Why is my method of finding $A_7$ wrong?

Question

If $S_n$ represents the sum of first $n$ terms of an A.P. defined as, $$S_n=\frac{n^2+1}{n+1}$$

I need to calculate $7$th term of the A.P. i.e. $A_7$.

So I found $S_{n-1}$ and subtracted it from $S_n$ and then plugged in $7$, I was incorrect.

My formula was $\frac{n-n^2}{n^2+n}$ from $\frac{n^2+1}{n+1}-\frac{n^2}{n}$

What exactly did I end up calculating? I know the way which I'm supposed to answer the question, I thought that what I did should have given the same answer though.

Also what symbol should I use for subscript here? Thankyou.

Answer 1

That's just bad algebra! With $S_n= \frac{n^2+ 1}{n+ 1}$, $S_{n-1}= \frac{(n-1)^2+ 1}{(n-1)+ 1}= \frac{n^2- 2n+ 2}{n}$ NOT "$\frac{n^2}{n}$.

Answer 2

But how about this? It cannot be that the first $n$ terms of an arithmetic progression (AP) sum to $(n^{2}+1)/(n+1)$.

Let $t_{n}$ be the $n^{th}$ term of an AP then we can write it as $t_{n}=a+(n-1)b$ where $b$ is the common difference.

So the sum of the first n terms will be $an-bn+n(n+1)b/2$. There are no values of $a$ and $b$ that can make this into $(n^{2}+1)/(n+1)$.

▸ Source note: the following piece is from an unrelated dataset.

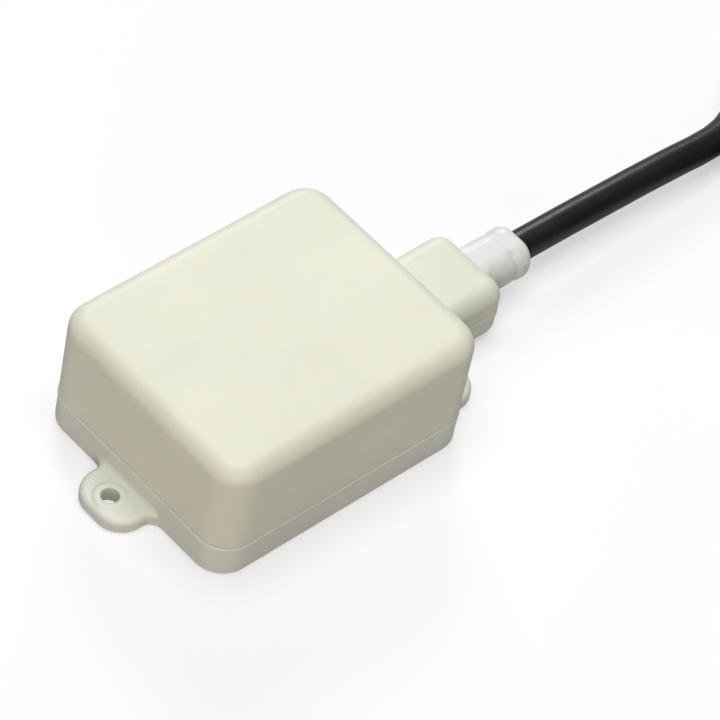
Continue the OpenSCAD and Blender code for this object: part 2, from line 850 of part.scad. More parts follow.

Or let's look at it another way. The first $10$ values of $S_{n}=(n^{2}+1)/(n+1)$ are:

$1,5/3,5/2,17/5,13/3,37/7,25/4,65/9,41/5,101/11$ If these are the sums then the terms are:

$1,2/3,5/6,9/10,14/15,....$

If this was an arithmetic progression then it would have a common difference. The first two terms suggest it would be $1/3$ and terms two and three suggest that it would be $1/6$. So this is not an AP and we should just refer to $S_{n}$ as the sum of a sequence.